Rządowi brakuje pieniędzy. Domański: Przestrzeń fiskalna na wydatki ulega zawężeniu
Wskazał przy tym na rosnące potrzeby wydatkowe w zakresie obronności i ochrony zdrowia.
– Wiemy, że będą rosły wydatki na ochronę zdrowia, co jest bezpośrednim wynikiem ustawy. No i ta przestrzeń fiskalna na wydatki w roku 2025 ulega zawężeniu. Jesteśmy pod koniec marca, więc jeszcze nasze wyliczenia są bardzo wstępne, nie będę się dzisiaj nimi z państwem dzielił, natomiast te środki będą podlegały normalnym limitom, wynikającym chociażby ze stabilizującej reguły wydatkowej – powiedział Domański podczas konferencji prasowej.
– Zdajemy sobie wszyscy sprawę z tego, jak szybko rosną wydatki na obronę. To już w roku 2024 razem z Funduszem Wsparcia Sił Zbrojnych mówimy o kwocie sięgającej 4 proc. PKB. Sytuacja za naszą wschodnią granicą, niestety, ulega pogorszeniu, a nie poprawie. Więc ta presja na wydatki wojskowe cały czas będzie i rolą Ministerstwa Finansów – wspólnie z pozostałymi partnerami – jest to, aby szukać źródeł finansowania, także czasami pozabudżetowych – dodał.
Minister wskazał, że cieszą go np. wszystkie unijne inicjatywy zmierzające do tego, "żebyśmy jako Europa bronili się bardziej wspólnie, aby ten wysiłek finansowy był bardziej wysiłkiem wspólnym, a nie – tak jak teraz – jednak mocno skierowanym do państw przyfrontowych".
Rząd przedstawił propozycje dot. składki zdrowotnej dla przedsiębiorców
W czwartek minister finansów Andrzej Domański przedstawił propozycję zmian w przepisach dotyczących składki zdrowotnej. Jak powiedział, ma na nich skorzystać ponad 90 proc. osób prowadzących firmę w Polsce.
– Dzisiaj przedstawiamy propozycję, która wychodzi naprzeciw oczekiwaniom polskich przedsiębiorców. Główne cele przedstawionej przez nas zmiany to oczywiście przede wszystkim uproszczenie zasad wyliczania i opłacania składki zdrowotnej, ale także, a może nawet przede wszystkim, obniżenie wysokości składki zdrowotnej, szczególnie dla podatników o niskich i średnich dochodach – powiedział.
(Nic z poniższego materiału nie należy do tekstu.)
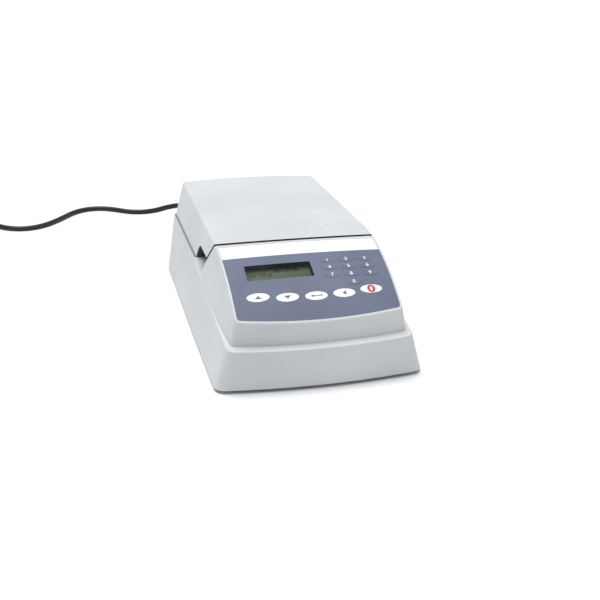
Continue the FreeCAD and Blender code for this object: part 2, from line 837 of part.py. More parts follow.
def make_lid_liner():
    """The inner face of the lid: a flange, a raised panel and two troughs for damp strips."""
    low = liner_z
    behind = bend_y - notch_behind_bend + wall + liner_gap
    flat = upper_form(wall + liner_gap).common(box(-far, far, behind, far, low, low + liner_thickness))
    tongue_x = notch_inner_x() - wall - liner_gap
    tongue = box(-tongue_x, tongue_x, -far, behind, low, low + liner_thickness)
    flat = flat.fuse(tongue.common(gap_plane(lid_console_gap + wall + liner_gap, False)))
    half = hinge_width / 2 + hinge_pad_margin + liner_gap
    pad_front = hinge_pad_y - hinge_pad_depth_lid - liner_gap
    for side in both_sides(box(hinge_middle_x - half, hinge_middle_x + half, pad_front, far, 0, far)):
        flat = flat.cut(side)
    dome_x = chamber_half_x
    dome_y = chamber_half_y
    dome = box(-dome_x, dome_x, chamber_y - dome_y, chamber_y + dome_y, low, low + liner_dome)
    dome_top = box(-dome_x - liner_thickness, dome_x + liner_thickness,
                   chamber_y - dome_y - liner_thickness, chamber_y + dome_y + liner_thickness,
                   low, low + liner_dome + liner_thickness)
    trough = box(trough_x - trough_width / 2, trough_x + trough_width / 2,
                 chamber_y - dome_y + trough_end, chamber_y + dome_y - trough_end,
                 low, low + liner_dome + trough_depth)
    shell = box(trough_x - trough_width / 2 - liner_thickness, trough_x + trough_width / 2 + liner_thickness,
                chamber_y - dome_y + trough_end - liner_thickness,
                chamber_y + dome_y - trough_end + liner_thickness,
                low + liner_dome, low + liner_dome + trough_depth + liner_thickness)
    body = flat.fuse(dome_top).fuse(shell).fuse(mirrored(shell))
    body = body.cut(dome).cut(trough).cut(mirrored(trough))
    for x, y in lid_screw_places():
        hole = rod(x, y, low - 1, lid_screw_radius + screw_clearance, liner_thickness + 2)
        sink = rod(x, y, low - 1, lid_screw_head_radius + screw_clearance,
                   lid_screw_head + lid_screw_sink + 1)
        for side in both_sides(hole.fuse(sink)):
            body = body.cut(side)
    return body.removeSplitter()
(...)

Jak przekazał minister finansów, najbardziej popularną formą rozliczania się przez przedsiębiorców jest tzw. skala podatkowa. Dla tej grupy rząd proponuje niską, ryczałtową składkę zdrowotną wynoszącą 9 proc. od 75 proc. minimalnego wynagrodzenia dla wszystkich przedsiębiorców. W warunkach roku 2025 oznaczałoby to prognozowaną minimalną korzyść w wysokości ok. 100 zł miesięcznie.
– Drugą istotną formą rozliczania jest naturalnie podatek liniowy. Tutaj proponujemy stałą, niską składkę wynoszącą 9 procent od 75 procent minimalnego wynagrodzenia do dochodu, to istotne, wynoszącego 2-krotność przeciętnego wynagrodzenia. W warunkach roku 2024 taka składka wynosiłaby 286 zł zamiast minimalnej składki na poziomie 382 zł. […] Po przekroczeniu 2-krotności przeciętnego wynagrodzenia składka wyniesie 4,9 procent od nadwyżki ponad 2-krotność przeciętnego wynagrodzenia. Maksymalna składka zdrowotna będzie niższa o ok. 530 zł miesięcznie – powiedział Domański.
Kolejną propozycją ministerstwa jest możliwość opłacania składki w oparciu o 1/12 ostatniego wykazanego rocznego dochodu. Przez cały rok prowadzący firmę będzie mógł płacić stałą kwotę, a dopiero potem w rozliczeniu rocznym dokona niezbędnej korekty.
– Ok. 700 tysięcy osób rozlicza się za pomocą ryczałtu od przychodów ewidencjonowanych. Dla tej grupy proponujemy stałą, niską składkę wynoszącą 9 procent od 75 procent minimalnego wynagrodzenia do miesięcznego przychodu wynoszącego 4-krotność przeciętnego wynagrodzenia. Po przekroczeniu tej 4-krotności składka wynosiłaby 3,5 procent od nadwyżki ponad 4-krotność przeciętnego wynagrodzenia – powiedział dalej Domański.
Ogółem z przygotowanych przez Ministerstwo Finansów rozwiązań ma skorzystać 93 proc. przedsiębiorców w Polsce.